[Start]
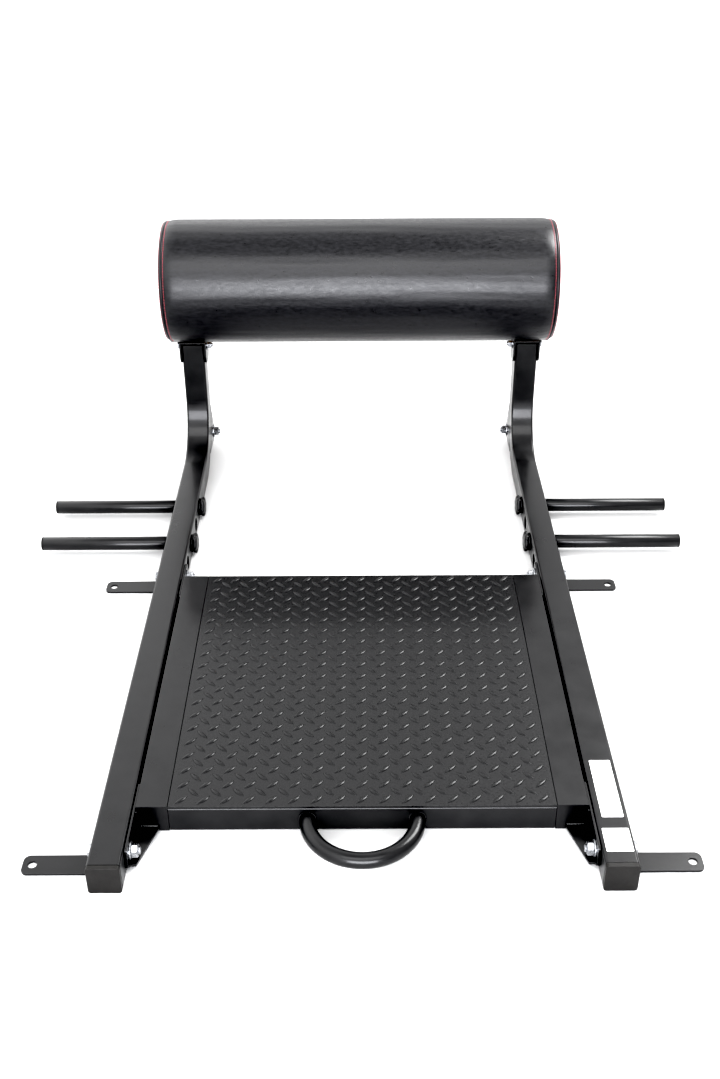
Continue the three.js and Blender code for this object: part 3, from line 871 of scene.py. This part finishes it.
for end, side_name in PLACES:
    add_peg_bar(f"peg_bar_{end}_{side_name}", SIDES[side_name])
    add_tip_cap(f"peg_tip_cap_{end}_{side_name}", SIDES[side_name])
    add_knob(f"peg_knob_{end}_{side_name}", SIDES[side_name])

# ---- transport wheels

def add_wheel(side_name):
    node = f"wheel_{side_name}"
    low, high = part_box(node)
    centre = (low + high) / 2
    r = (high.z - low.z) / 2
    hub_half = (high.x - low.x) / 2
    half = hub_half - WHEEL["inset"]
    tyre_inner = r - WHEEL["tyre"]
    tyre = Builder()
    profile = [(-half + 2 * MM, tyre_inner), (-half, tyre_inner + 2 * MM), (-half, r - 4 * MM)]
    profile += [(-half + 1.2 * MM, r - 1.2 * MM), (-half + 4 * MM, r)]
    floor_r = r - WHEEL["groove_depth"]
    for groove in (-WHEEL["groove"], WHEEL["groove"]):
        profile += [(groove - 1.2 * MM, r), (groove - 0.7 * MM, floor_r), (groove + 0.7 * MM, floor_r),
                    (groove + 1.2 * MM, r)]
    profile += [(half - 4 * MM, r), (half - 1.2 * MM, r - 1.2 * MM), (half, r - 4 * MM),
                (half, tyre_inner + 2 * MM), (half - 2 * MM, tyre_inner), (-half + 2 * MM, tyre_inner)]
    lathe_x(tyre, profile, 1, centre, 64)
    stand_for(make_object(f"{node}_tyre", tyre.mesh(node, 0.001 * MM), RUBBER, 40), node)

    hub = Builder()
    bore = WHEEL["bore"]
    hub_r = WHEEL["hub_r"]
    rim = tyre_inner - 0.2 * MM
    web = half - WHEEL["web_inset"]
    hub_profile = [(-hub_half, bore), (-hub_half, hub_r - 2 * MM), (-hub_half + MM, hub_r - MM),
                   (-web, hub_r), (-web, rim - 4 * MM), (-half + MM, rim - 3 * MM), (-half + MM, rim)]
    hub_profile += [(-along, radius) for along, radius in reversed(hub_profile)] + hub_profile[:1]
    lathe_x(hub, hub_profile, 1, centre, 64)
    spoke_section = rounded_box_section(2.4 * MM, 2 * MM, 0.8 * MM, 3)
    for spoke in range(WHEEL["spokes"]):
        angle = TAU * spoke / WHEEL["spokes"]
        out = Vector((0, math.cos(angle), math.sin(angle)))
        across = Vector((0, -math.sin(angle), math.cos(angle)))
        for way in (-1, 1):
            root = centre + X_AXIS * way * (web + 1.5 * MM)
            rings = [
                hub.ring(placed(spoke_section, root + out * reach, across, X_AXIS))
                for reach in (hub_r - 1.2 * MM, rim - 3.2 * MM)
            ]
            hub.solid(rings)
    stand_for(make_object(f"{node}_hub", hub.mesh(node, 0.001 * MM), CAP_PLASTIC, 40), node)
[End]
What the task requires: Repeat the listing above without any change.

Answer for the task:
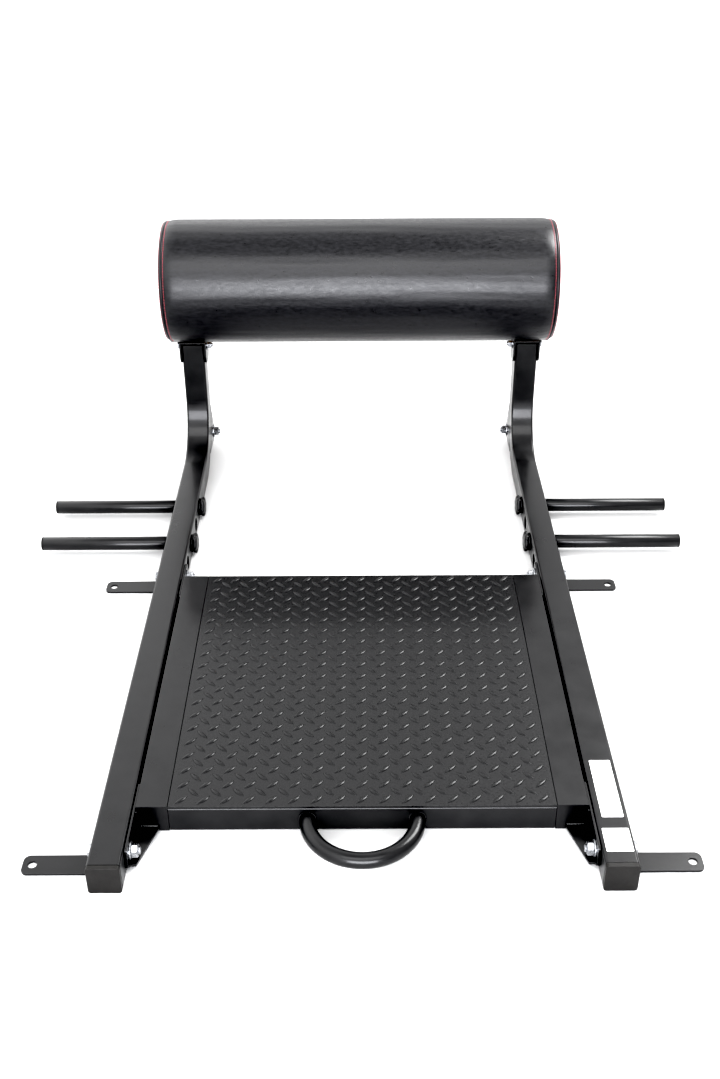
Continue the three.js and Blender code for this object: part 3, from line 871 of scene.py. This part finishes it.
for end, side_name in PLACES:
    add_peg_bar(f"peg_bar_{end}_{side_name}", SIDES[side_name])
    add_tip_cap(f"peg_tip_cap_{end}_{side_name}", SIDES[side_name])
    add_knob(f"peg_knob_{end}_{side_name}", SIDES[side_name])

# ---- transport wheels

def add_wheel(side_name):
    node = f"wheel_{side_name}"
    low, high = part_box(node)
    centre = (low + high) / 2
    r = (high.z - low.z) / 2
    hub_half = (high.x - low.x) / 2
    half = hub_half - WHEEL["inset"]
    tyre_inner = r - WHEEL["tyre"]
    tyre = Builder()
    profile = [(-half + 2 * MM, tyre_inner), (-half, tyre_inner + 2 * MM), (-half, r - 4 * MM)]
    profile += [(-half + 1.2 * MM, r - 1.2 * MM), (-half + 4 * MM, r)]
    floor_r = r - WHEEL["groove_depth"]
    for groove in (-WHEEL["groove"], WHEEL["groove"]):
        profile += [(groove - 1.2 * MM, r), (groove - 0.7 * MM, floor_r), (groove + 0.7 * MM, floor_r),
                    (groove + 1.2 * MM, r)]
    profile += [(half - 4 * MM, r), (half - 1.2 * MM, r - 1.2 * MM), (half, r - 4 * MM),
                (half, tyre_inner + 2 * MM), (half - 2 * MM, tyre_inner), (-half + 2 * MM, tyre_inner)]
    lathe_x(tyre, profile, 1, centre, 64)
    stand_for(make_object(f"{node}_tyre", tyre.mesh(node, 0.001 * MM), RUBBER, 40), node)

    hub = Builder()
    bore = WHEEL["bore"]
    hub_r = WHEEL["hub_r"]
    rim = tyre_inner - 0.2 * MM
    web = half - WHEEL["web_inset"]
    hub_profile = [(-hub_half, bore), (-hub_half, hub_r - 2 * MM), (-hub_half + MM, hub_r - MM),
                   (-web, hub_r), (-web, rim - 4 * MM), (-half + MM, rim - 3 * MM), (-half + MM, rim)]
    hub_profile += [(-along, radius) for along, radius in reversed(hub_profile)] + hub_profile[:1]
    lathe_x(hub, hub_profile, 1, centre, 64)
    spoke_section = rounded_box_section(2.4 * MM, 2 * MM, 0.8 * MM, 3)
    for spoke in range(WHEEL["spokes"]):
        angle = TAU * spoke / WHEEL["spokes"]
        out = Vector((0, math.cos(angle), math.sin(angle)))
        across = Vector((0, -math.sin(angle), math.cos(angle)))
        for way in (-1, 1):
            root = centre + X_AXIS * way * (web + 1.5 * MM)
            rings = [
                hub.ring(placed(spoke_section, root + out * reach, across, X_AXIS))
                for reach in (hub_r - 1.2 * MM, rim - 3.2 * MM)
            ]
            hub.solid(rings)
    stand_for(make_object(f"{node}_hub", hub.mesh(node, 0.001 * MM), CAP_PLASTIC, 40), node)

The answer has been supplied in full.